[Requirements]:
Please write out the material that follows, exactly as it stands.

Structured object records
** start **

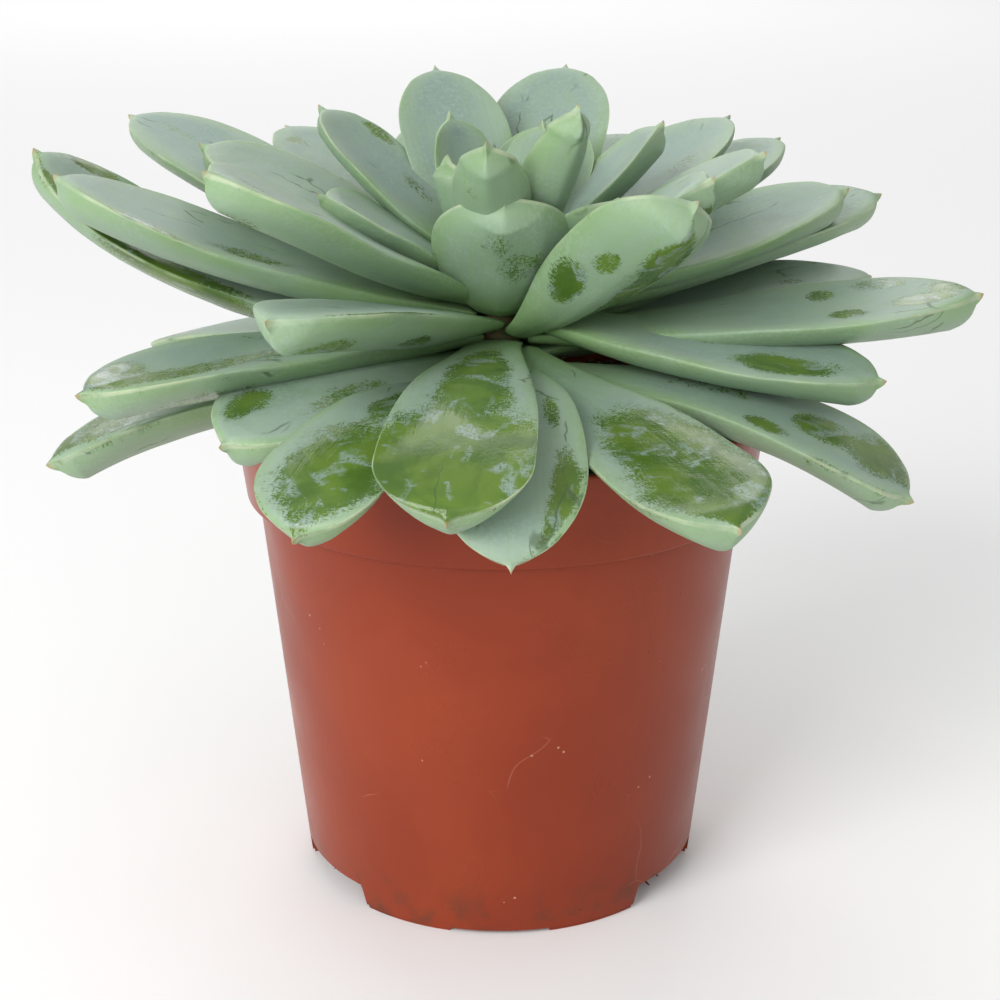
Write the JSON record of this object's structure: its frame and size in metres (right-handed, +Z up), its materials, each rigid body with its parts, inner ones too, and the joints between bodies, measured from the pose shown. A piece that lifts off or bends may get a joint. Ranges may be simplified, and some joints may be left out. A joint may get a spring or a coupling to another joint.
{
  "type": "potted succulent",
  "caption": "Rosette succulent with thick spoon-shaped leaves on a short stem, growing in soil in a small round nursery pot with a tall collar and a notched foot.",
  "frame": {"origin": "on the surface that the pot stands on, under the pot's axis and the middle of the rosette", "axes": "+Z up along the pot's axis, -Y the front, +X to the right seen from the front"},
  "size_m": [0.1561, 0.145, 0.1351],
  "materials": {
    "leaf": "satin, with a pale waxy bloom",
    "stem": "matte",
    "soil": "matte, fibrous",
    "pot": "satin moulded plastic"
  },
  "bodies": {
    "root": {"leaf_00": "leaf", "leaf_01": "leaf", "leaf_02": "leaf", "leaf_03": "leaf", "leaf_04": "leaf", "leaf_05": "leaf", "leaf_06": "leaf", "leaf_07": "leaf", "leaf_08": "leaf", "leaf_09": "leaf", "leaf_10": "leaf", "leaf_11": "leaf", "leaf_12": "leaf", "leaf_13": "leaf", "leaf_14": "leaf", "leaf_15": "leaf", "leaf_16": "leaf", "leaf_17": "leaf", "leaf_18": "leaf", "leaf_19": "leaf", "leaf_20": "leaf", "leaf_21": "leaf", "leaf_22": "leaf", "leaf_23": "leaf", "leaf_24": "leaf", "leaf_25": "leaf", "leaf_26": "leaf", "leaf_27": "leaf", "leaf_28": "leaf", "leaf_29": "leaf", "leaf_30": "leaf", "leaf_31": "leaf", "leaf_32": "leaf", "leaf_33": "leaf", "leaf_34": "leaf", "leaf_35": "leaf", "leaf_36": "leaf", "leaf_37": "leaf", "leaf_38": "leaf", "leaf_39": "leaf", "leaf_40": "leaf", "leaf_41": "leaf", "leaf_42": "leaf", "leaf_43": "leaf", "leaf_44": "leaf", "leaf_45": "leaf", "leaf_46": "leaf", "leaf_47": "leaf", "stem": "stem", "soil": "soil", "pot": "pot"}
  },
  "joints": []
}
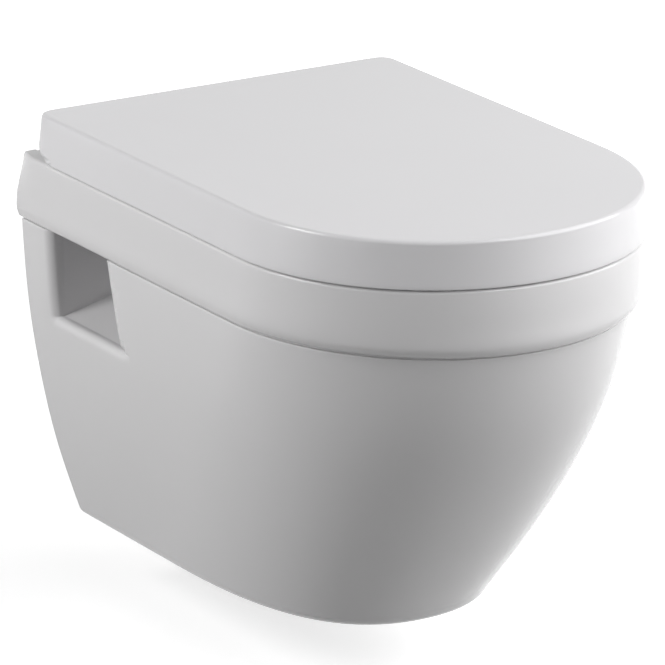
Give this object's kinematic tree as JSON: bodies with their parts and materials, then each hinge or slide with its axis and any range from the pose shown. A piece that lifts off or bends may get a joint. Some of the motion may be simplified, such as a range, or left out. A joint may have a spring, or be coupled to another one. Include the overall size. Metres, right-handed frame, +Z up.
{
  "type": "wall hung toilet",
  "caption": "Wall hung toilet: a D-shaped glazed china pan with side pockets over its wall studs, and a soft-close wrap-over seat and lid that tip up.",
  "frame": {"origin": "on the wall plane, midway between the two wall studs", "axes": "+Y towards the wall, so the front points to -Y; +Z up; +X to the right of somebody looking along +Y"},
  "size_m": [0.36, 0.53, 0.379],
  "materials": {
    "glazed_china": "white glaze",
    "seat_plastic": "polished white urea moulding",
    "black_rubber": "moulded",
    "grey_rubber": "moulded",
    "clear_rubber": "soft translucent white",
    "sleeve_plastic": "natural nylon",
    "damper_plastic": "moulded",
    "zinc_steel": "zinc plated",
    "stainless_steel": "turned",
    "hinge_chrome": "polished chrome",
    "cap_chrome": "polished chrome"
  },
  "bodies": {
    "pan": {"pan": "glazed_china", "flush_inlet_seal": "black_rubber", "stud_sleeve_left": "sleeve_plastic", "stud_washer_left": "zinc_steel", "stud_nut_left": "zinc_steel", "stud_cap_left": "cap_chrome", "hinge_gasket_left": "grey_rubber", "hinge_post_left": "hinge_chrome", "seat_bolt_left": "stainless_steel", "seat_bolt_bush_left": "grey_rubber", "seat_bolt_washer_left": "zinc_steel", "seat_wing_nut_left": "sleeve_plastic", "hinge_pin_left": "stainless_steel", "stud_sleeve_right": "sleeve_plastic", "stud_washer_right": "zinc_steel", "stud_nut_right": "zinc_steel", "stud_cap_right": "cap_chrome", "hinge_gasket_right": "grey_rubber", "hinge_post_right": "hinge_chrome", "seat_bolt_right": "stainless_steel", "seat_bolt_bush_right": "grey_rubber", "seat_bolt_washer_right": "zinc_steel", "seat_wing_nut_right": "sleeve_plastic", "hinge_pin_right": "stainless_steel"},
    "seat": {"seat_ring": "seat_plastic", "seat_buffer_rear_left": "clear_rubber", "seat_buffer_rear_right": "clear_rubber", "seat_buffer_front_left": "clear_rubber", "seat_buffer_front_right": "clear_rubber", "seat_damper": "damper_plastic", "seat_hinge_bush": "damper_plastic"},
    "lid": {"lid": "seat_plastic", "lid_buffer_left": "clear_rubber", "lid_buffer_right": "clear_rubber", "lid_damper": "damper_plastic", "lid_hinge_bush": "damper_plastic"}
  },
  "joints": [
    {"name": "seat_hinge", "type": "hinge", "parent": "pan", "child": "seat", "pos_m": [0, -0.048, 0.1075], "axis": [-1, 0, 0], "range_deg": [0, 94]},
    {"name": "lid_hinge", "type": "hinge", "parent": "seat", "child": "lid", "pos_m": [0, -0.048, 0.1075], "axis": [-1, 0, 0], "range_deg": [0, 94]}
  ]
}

** end **

[Output for this task]:
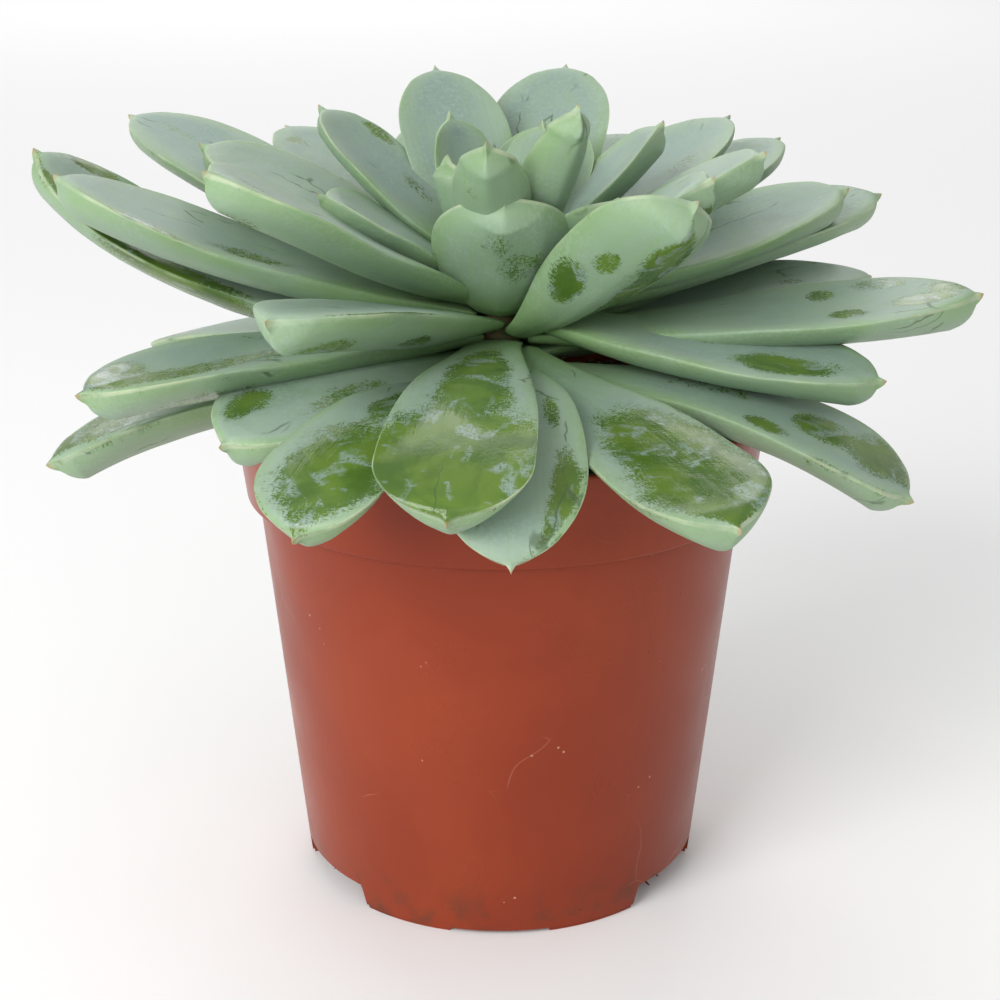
Write the JSON record of this object's structure: its frame and size in metres (right-handed, +Z up), its materials, each rigid body with its parts, inner ones too, and the joints between bodies, measured from the pose shown. A piece that lifts off or bends may get a joint. Ranges may be simplified, and some joints may be left out. A joint may get a spring or a coupling to another joint.
{
  "type": "potted succulent",
  "caption": "Rosette succulent with thick spoon-shaped leaves on a short stem, growing in soil in a small round nursery pot with a tall collar and a notched foot.",
  "frame": {"origin": "on the surface that the pot stands on, under the pot's axis and the middle of the rosette", "axes": "+Z up along the pot's axis, -Y the front, +X to the right seen from the front"},
  "size_m": [0.1561, 0.145, 0.1351],
  "materials": {
    "leaf": "satin, with a pale waxy bloom",
    "stem": "matte",
    "soil": "matte, fibrous",
    "pot": "satin moulded plastic"
  },
  "bodies": {
    "root": {"leaf_00": "leaf", "leaf_01": "leaf", "leaf_02": "leaf", "leaf_03": "leaf", "leaf_04": "leaf", "leaf_05": "leaf", "leaf_06": "leaf", "leaf_07": "leaf", "leaf_08": "leaf", "leaf_09": "leaf", "leaf_10": "leaf", "leaf_11": "leaf", "leaf_12": "leaf", "leaf_13": "leaf", "leaf_14": "leaf", "leaf_15": "leaf", "leaf_16": "leaf", "leaf_17": "leaf", "leaf_18": "leaf", "leaf_19": "leaf", "leaf_20": "leaf", "leaf_21": "leaf", "leaf_22": "leaf", "leaf_23": "leaf", "leaf_24": "leaf", "leaf_25": "leaf", "leaf_26": "leaf", "leaf_27": "leaf", "leaf_28": "leaf", "leaf_29": "leaf", "leaf_30": "leaf", "leaf_31": "leaf", "leaf_32": "leaf", "leaf_33": "leaf", "leaf_34": "leaf", "leaf_35": "leaf", "leaf_36": "leaf", "leaf_37": "leaf", "leaf_38": "leaf", "leaf_39": "leaf", "leaf_40": "leaf", "leaf_41": "leaf", "leaf_42": "leaf", "leaf_43": "leaf", "leaf_44": "leaf", "leaf_45": "leaf", "leaf_46": "leaf", "leaf_47": "leaf", "stem": "stem", "soil": "soil", "pot": "pot"}
  },
  "joints": []
}
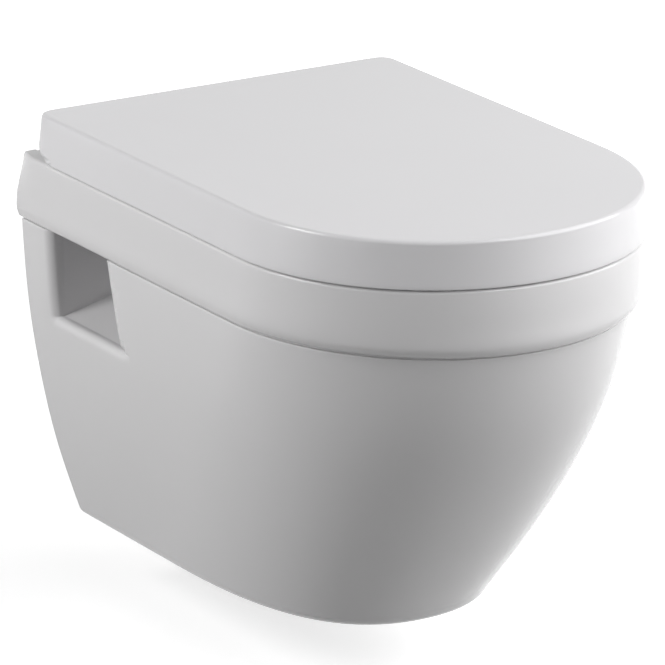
Give this object's kinematic tree as JSON: bodies with their parts and materials, then each hinge or slide with its axis and any range from the pose shown. A piece that lifts off or bends may get a joint. Some of the motion may be simplified, such as a range, or left out. A joint may have a spring, or be coupled to another one. Include the overall size. Metres, right-handed frame, +Z up.
{
  "type": "wall hung toilet",
  "caption": "Wall hung toilet: a D-shaped glazed china pan with side pockets over its wall studs, and a soft-close wrap-over seat and lid that tip up.",
  "frame": {"origin": "on the wall plane, midway between the two wall studs", "axes": "+Y towards the wall, so the front points to -Y; +Z up; +X to the right of somebody looking along +Y"},
  "size_m": [0.36, 0.53, 0.379],
  "materials": {
    "glazed_china": "white glaze",
    "seat_plastic": "polished white urea moulding",
    "black_rubber": "moulded",
    "grey_rubber": "moulded",
    "clear_rubber": "soft translucent white",
    "sleeve_plastic": "natural nylon",
    "damper_plastic": "moulded",
    "zinc_steel": "zinc plated",
    "stainless_steel": "turned",
    "hinge_chrome": "polished chrome",
    "cap_chrome": "polished chrome"
  },
  "bodies": {
    "pan": {"pan": "glazed_china", "flush_inlet_seal": "black_rubber", "stud_sleeve_left": "sleeve_plastic", "stud_washer_left": "zinc_steel", "stud_nut_left": "zinc_steel", "stud_cap_left": "cap_chrome", "hinge_gasket_left": "grey_rubber", "hinge_post_left": "hinge_chrome", "seat_bolt_left": "stainless_steel", "seat_bolt_bush_left": "grey_rubber", "seat_bolt_washer_left": "zinc_steel", "seat_wing_nut_left": "sleeve_plastic", "hinge_pin_left": "stainless_steel", "stud_sleeve_right": "sleeve_plastic", "stud_washer_right": "zinc_steel", "stud_nut_right": "zinc_steel", "stud_cap_right": "cap_chrome", "hinge_gasket_right": "grey_rubber", "hinge_post_right": "hinge_chrome", "seat_bolt_right": "stainless_steel", "seat_bolt_bush_right": "grey_rubber", "seat_bolt_washer_right": "zinc_steel", "seat_wing_nut_right": "sleeve_plastic", "hinge_pin_right": "stainless_steel"},
    "seat": {"seat_ring": "seat_plastic", "seat_buffer_rear_left": "clear_rubber", "seat_buffer_rear_right": "clear_rubber", "seat_buffer_front_left": "clear_rubber", "seat_buffer_front_right": "clear_rubber", "seat_damper": "damper_plastic", "seat_hinge_bush": "damper_plastic"},
    "lid": {"lid": "seat_plastic", "lid_buffer_left": "clear_rubber", "lid_buffer_right": "clear_rubber", "lid_damper": "damper_plastic", "lid_hinge_bush": "damper_plastic"}
  },
  "joints": [
    {"name": "seat_hinge", "type": "hinge", "parent": "pan", "child": "seat", "pos_m": [0, -0.048, 0.1075], "axis": [-1, 0, 0], "range_deg": [0, 94]},
    {"name": "lid_hinge", "type": "hinge", "parent": "seat", "child": "lid", "pos_m": [0, -0.048, 0.1075], "axis": [-1, 0, 0], "range_deg": [0, 94]}
  ]
}